Il prologo è un'esaltazione delle qualità dell'amore e si manifesta in una scuola, in un liceo, dove gli adolescenti, pervasi dalle prime pulsioni della pubertà, per la prima volta si trovano a confrontarsi con coetanei esterni alla famiglia e a relazionarsi col mondo.

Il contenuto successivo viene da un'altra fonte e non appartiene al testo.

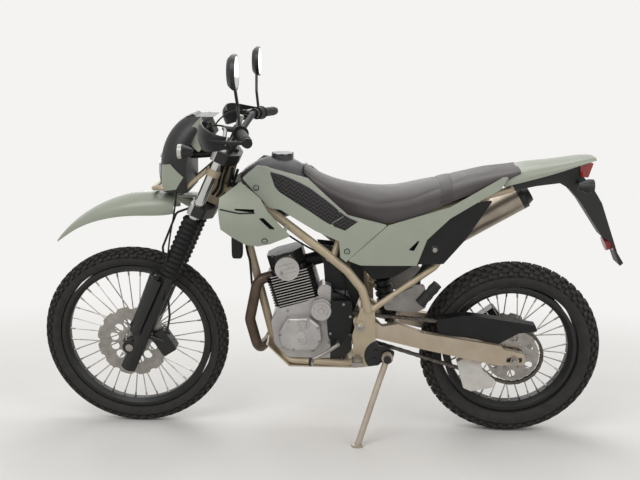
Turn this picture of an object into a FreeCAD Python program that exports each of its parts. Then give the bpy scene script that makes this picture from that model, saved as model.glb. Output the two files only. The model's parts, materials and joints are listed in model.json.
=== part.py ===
import FreeCAD, Part
import math
import os

# A light dual sport motorcycle that leans on its side stand. Lengths are in millimetres.
# Each piece is shaped on the upright machine: front towards -X, left side towards -Y, ground at
# Z zero and X zero midway between the axles. At the end the whole machine is leaned to its left
# about the ground line and moved so that the origin is the middle of its footprint.
# A name that ends in _SHARES holds parts of its form's own length, height or width.

# Overall
WHEELBASE = 1365.0
LEAN_DEG = 10.0
GAP = 0.3
MOVING_GAP = 5.0
OVERRUN = 20.0
PANEL_WALL = 4.0

# Tyres and wheels
FRONT_RADIUS = 340.0
FRONT_TYRE_WIDTH = 76.0
FRONT_BEAD_RADIUS = 268.0
FRONT_RIM_WIDTH = 48.0
FRONT_RIM_DEPTH = 17.0
REAR_RADIUS = 325.0
REAR_TYRE_WIDTH = 106.0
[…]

Le successive quattro entrée non vengono trattate dal regista e coreografo Sidi Larbi Cherkaoui come vicende chiuse, ma interpretate sempre dai medesimi personaggi che si trovano ad affrontare situazioni e contesti differenti: una scuola, una chiesa, i rapporti diplomatici fra USA e UE, sempre mantenendo un'umanità spiccata e coerente. Ciò che viene portato sul palcoscenico della Bayerische Staatsoper, rielaborando con intelligenza il tema dell'esotismo settecentesco, è il fenomeno delle migrazioni, dell'incontro fra culture, dello scontro fra culture, delle crisi identitarie, della tradizione, della lotta per restare se stessi, sempre nel nome della koiné di un unico animale uomo.

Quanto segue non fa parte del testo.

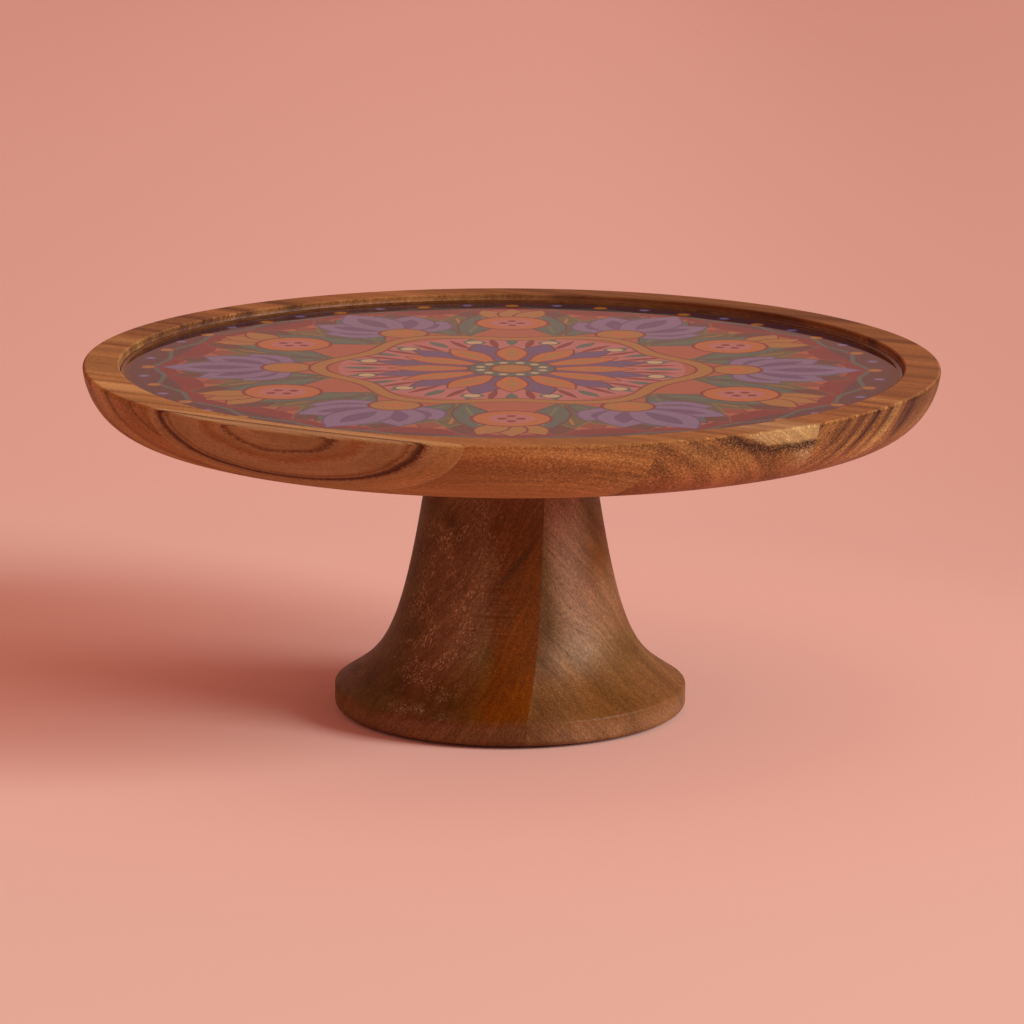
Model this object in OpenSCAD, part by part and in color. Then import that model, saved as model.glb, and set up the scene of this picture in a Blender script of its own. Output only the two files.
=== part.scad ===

Una sfumatura linguistica molto bella del tedesco, e che in italiano è assente, è la presenza di un termine unico per indicare il genere umano, indipendentemente dall'etnia o dal genere. Noi siamo abituati a dire “l'uomo” sia per indicare un individuo di sesso maschile sia per l'intera umanità, conducendo l'espressione odierna a un limitante “uomini e donne”, che, con un'espressione invero retorica e falsamente egualitaria, restringe il campo, poiché limita la semantica a una distinzione sessuale, mentre il concetto di “genere umano” è ben più ampio. Il concetto di “mensch” purtroppo ci è sconosciuto, ma è proprio quello che troviamo riverberato in questa produzione.

È sempre straordinario notare come la maturità intellettuale, la comprensione dei propri errori storici, l'umiltà del mettersi in discussione, senza trincerarsi dietro becera propaganda strillata contraddistingua i Paesi del centro Europa, che maggior dolore hanno dato all'umanità del XX secolo.

Un difetto nostrano (non solo del teatro), infatti, è proprio la schiavitù dell'immagine, del confondere il testo con l'icona, fino ad arrivare a concetti disarmanti, fra i quali addossare la colpa delle proprie difficoltà non alla propria incapacità e impreparazione, ma ad occulti poteri forti che pare non abbiano nulla di meglio da fare che vessarci (non si capisce perché), fino all'arrogarsi la frase “io sono colui che sono” sbandierando di investiture e vacui titoli che consentono di non assumersi mai le proprie responsabilità innanzi al “mensch”, con l'unica, triste, suicida risposta, d'uno strillato “me ne frego”, tanto caro a troppi governanti del Bel Paese e, evidentemente, assai apprezzato dal loro popolo. Questo DVD dà un'idea di questo “mensch” sconosciuto al nostro linguaggio: vederlo può essere utile a comprenderne, parzialmente, la natura.

Funzionali, perfettamente costruite, e drammaturgicamente ineccepibili le coreografie firmate, al pari della regia, da Sidi Larbi Cherkaoui. Le scene erano di Anna Viebrock, i costumi di Greta Goiris e le luci di Michael Bauer.

D'alto livello tutto il cast, composto da Lisette Oropesa (Hébé/Zima), Goran Juric (Bellone), Ana Quintans (L'Amour/Zaïre, Tareq Nazmi (Osman/Alì), Elsa Benoit (Emilie)Cyril Auvity (Valère/Tacmas), François Lis (Huascar/Don Alvaro), Anna Prohaska (Phani/Fatine), Mathias Vidal (Don Carlos/Damon), John Moore (Adario).

Convince anche Ivon Bolton alla guida Münchner Festspielorchester e il Balthsar-Neumann-Chor, Freiburg diretto da Detlef Bratschke.

Ottima, come detto, la drammaturgia di Antonio Cunca Ruiz e Miron Hakenbeck.